Le sindromi più attuali, dal disturbo da attacchi di panico ai disturbi alimentari, risultano caratterizzate da stati mentali, ovvero cognizioni ed emozioni, non adeguatamente riconosciuti dal paziente e quindi spesso coartati, bloccati.
In particolare mi riferisco alla scarsa esplorazione di uno stato mentale, la rabbia, la quale tende ad essere ripetutamente negata dal paziente, attraverso un controllo attivo della stessa e di stati emotivi affini, con il tentativo inconsapevole di rifuggire da tutte quelle emozioni che non sono sotto lo stretto controllo del paziente stesso.
Ciò’ accade affinchè possa essere preservato e tutelato il valore di sé orientato sempre più spesso all’apparire “perfetti” e quindi scevri da tutto ciò che non è pienamente controllabile, gestibile, prevedibile o “accettabile” da un punto di vista sociale.
Se il paziente ossessivo, la cui personalità rappresenta un modello pervasivo di preoccupazione per l’ordine, perfezionismo e controllo, è la risultante “eccessiva” di un controllo esasperato e minuzioso di tutto ciò che appare incerto per non contattare la rabbia e l’ostilità, e tutte quelle sensazioni contraddittorie ed inconciliabili, il paziente con manifestazioni ansiose vive intrappolato nel perenne conflitto tra stati emotivi opposti e rappresentativi di parti di sé polarizzate, oscillando tra la tendenza a controllare massicciamente il mondo esterno e l’esserne soggiogato contemporaneamente, percependosi impotente e paralizzato davanti a stimoli esterni, come avviene nel disturbo da attacco di panico.
Attuiamo un distinguo tra il blocco della rabbia e l’inibizione della stessa.
Mentre nel primo caso avviene un’interruzione del riconoscimento di questo stato emotivo, per cui il soggetto “non avverte” a livello cosciente di essere “arrabbiato”, nel caso dell’inibizione è presente il riconoscimento ma sussiste un deficit a livello dell’espressività della rabbia.

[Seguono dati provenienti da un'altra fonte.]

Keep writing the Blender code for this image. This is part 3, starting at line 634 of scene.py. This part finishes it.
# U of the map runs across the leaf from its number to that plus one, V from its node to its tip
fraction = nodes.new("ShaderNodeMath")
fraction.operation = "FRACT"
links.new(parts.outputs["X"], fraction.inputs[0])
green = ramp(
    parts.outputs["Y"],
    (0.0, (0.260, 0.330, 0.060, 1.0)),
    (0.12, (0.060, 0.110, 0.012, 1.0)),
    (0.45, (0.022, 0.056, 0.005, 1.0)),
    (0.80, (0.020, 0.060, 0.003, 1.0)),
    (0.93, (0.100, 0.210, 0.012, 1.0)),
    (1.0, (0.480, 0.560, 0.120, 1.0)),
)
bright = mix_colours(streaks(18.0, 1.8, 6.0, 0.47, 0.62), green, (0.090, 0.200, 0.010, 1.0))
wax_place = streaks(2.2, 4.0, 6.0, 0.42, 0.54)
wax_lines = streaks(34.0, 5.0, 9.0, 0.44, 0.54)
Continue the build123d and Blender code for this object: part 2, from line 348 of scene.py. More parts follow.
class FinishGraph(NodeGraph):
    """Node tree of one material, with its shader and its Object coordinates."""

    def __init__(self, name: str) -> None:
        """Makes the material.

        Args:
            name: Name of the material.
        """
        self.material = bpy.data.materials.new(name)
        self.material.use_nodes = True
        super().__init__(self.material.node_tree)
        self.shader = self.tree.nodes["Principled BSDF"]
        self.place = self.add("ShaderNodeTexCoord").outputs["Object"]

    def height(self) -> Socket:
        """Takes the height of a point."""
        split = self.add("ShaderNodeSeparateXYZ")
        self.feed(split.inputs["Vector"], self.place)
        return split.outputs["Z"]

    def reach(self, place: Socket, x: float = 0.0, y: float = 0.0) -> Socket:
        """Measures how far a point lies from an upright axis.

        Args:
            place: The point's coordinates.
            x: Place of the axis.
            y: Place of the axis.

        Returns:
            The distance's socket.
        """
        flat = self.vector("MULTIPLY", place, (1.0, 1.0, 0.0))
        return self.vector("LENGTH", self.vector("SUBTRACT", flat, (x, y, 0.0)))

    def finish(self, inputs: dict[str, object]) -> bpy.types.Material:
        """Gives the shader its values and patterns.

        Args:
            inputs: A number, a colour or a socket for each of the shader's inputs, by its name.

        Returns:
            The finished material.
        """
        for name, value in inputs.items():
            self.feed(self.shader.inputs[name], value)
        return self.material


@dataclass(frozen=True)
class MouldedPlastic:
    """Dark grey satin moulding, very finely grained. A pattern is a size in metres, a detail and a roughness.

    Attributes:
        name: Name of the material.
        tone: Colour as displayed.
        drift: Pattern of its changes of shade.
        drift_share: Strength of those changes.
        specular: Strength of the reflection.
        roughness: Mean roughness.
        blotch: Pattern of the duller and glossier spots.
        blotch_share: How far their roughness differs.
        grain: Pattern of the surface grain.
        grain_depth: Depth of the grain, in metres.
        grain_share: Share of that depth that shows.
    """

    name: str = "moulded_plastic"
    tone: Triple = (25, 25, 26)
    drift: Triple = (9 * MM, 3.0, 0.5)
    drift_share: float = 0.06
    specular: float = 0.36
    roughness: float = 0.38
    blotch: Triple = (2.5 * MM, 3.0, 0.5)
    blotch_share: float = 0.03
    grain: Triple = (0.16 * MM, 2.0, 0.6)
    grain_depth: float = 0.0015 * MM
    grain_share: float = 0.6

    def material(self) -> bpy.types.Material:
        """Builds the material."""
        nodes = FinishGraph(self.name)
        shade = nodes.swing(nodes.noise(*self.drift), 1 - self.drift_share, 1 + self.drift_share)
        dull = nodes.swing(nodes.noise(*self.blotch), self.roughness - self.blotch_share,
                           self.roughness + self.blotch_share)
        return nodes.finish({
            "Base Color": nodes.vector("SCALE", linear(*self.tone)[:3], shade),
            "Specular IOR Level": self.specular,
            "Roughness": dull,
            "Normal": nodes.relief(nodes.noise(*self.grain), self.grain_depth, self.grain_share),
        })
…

Sul versante opposto alle problematiche derivanti da una difficoltà a riconoscere e/o a manifestare la rabbia, ritroviamo tutte quelle condizioni in cui c’è una difficoltà a contenere tale emozione. In questi casi possiamo parlare sia di rabbia “allagante” sia di rabbia “esplosiva e incontrollata”.
Le manifestazioni cliniche in cui è maggiormente presente una rabbia di tipo allagante sono quelle pertinenti ai disturbi in cui è presente uno scarso monitoraggio emotivo.
Nel disturbo antisociale, in cui la rabbia è sempre manifestata con comportamenti di acting-out, oltre all’aspetto allagante possiamo rintracciarne uno esplosivo ed incontrollato, non di rado presente anche nei disturbi sopra citati.
La rabbia ha in realtà una funzione evolutiva di straordinaria importanza.
Infatti è proprio grazie alla rabbia, intesa come dissenso, che l’essere umano riesce a costruire un’autentica relazione con se stesso. Non riuscirò a costruire un’immagine salda e integrata di me stesso, se non mi chiederò cosa mi piace, cosa desidero, cosa non mi va, ciò di cui ho bisogno e ciò che non mi alletta.
Sono i soggetti che hanno più confidenza con tale dimensione emotiva, quelli che in maniera naturale esprimono il loro dissenso, ad avere un’immagine di se stessi più rilassata e ad avere una percezione consapevole di sé.
Infatti è proprio il “no”, a far si che le persone indaghino i propri gusti, esplorino i propri desideri, giungendo così a un’idea di se stessi stabile.
Al contrario, coloro i quali, ricercando l’approvazione altrui, tendono ad accodarsi, a rispondere quasi automaticamente “si”, non attiveranno un processo di conoscenza personale adeguato, non andando ad esplorare i propri bisogni, i propri desideri, e di conseguenza, avvertiranno spesso sensazioni di inadeguatezza, riferiranno di non sentirsi a proprio agio nelle diverse situazioni, percependosi spesso incompleti e insoddisfatti.